Problem: There is an unlimited supply of congruent equilateral triangles made of colored paper.  Each triangle is a solid color with the same color on both sides of the paper. A large equilateral triangle is constructed from four of these paper triangles as shown.  Two large triangles are considered distinguishable if it is not possible to place one on the other, using translations, rotations, and/or reflections, so that their corresponding small triangles are of the same color.
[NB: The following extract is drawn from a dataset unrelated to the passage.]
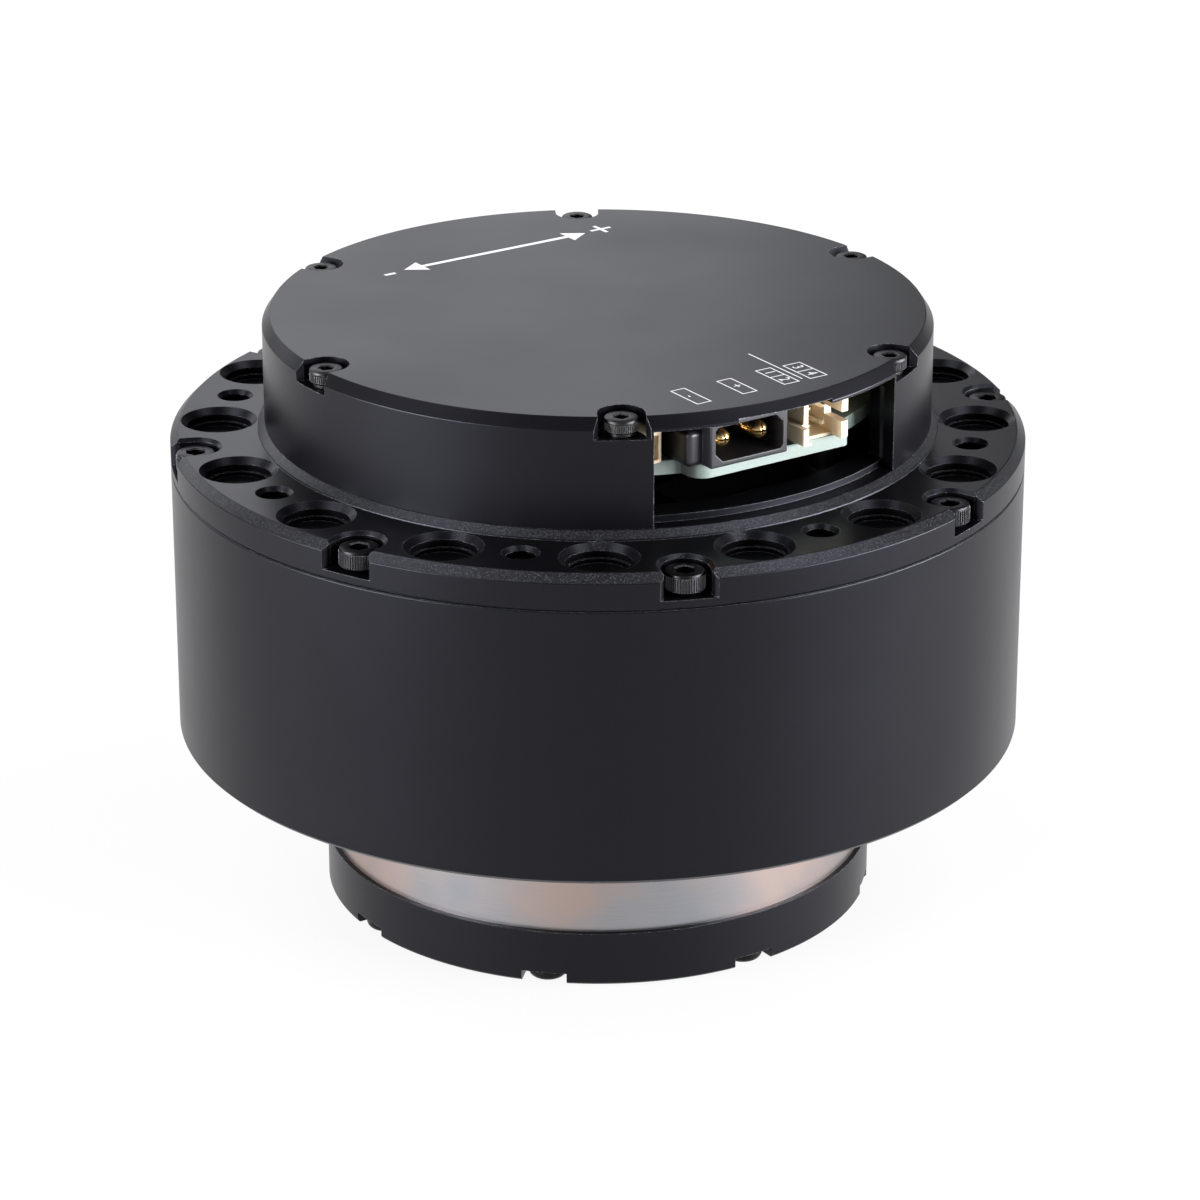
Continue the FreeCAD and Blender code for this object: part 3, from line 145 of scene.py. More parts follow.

Given that there are six different colors of triangles from which to choose, how many distinguishable large equilateral triangles can be constructed?

[asy]
draw((0,0)--(10,0)--(5,8.7)--cycle);
draw((5,0)--(2.5,4.3)--(7.5,4.3)--cycle);
[/asy]
Because any permutation of the vertices of a large triangle can be obtained by rotation or reflection, the coloring of the large triangle is determined by which set of three colors is used for the corner triangles and the color that is used for the center triangle.  If the three corner triangles are the same color, there are six possible sets of colors for them.  If exactly two of the corner triangles are the same color, there are $6\cdot5=30$ possible sets of colors.  If the three corner triangles are different colors, there are ${6\choose3}=20$ possible sets of colors.  Therefore there are $6+30+20=56$ sets of colors for the corner triangles.  Because there are six choices for the color of the center triangle, there are $6\cdot56=\boxed{336}$ distinguishable triangles.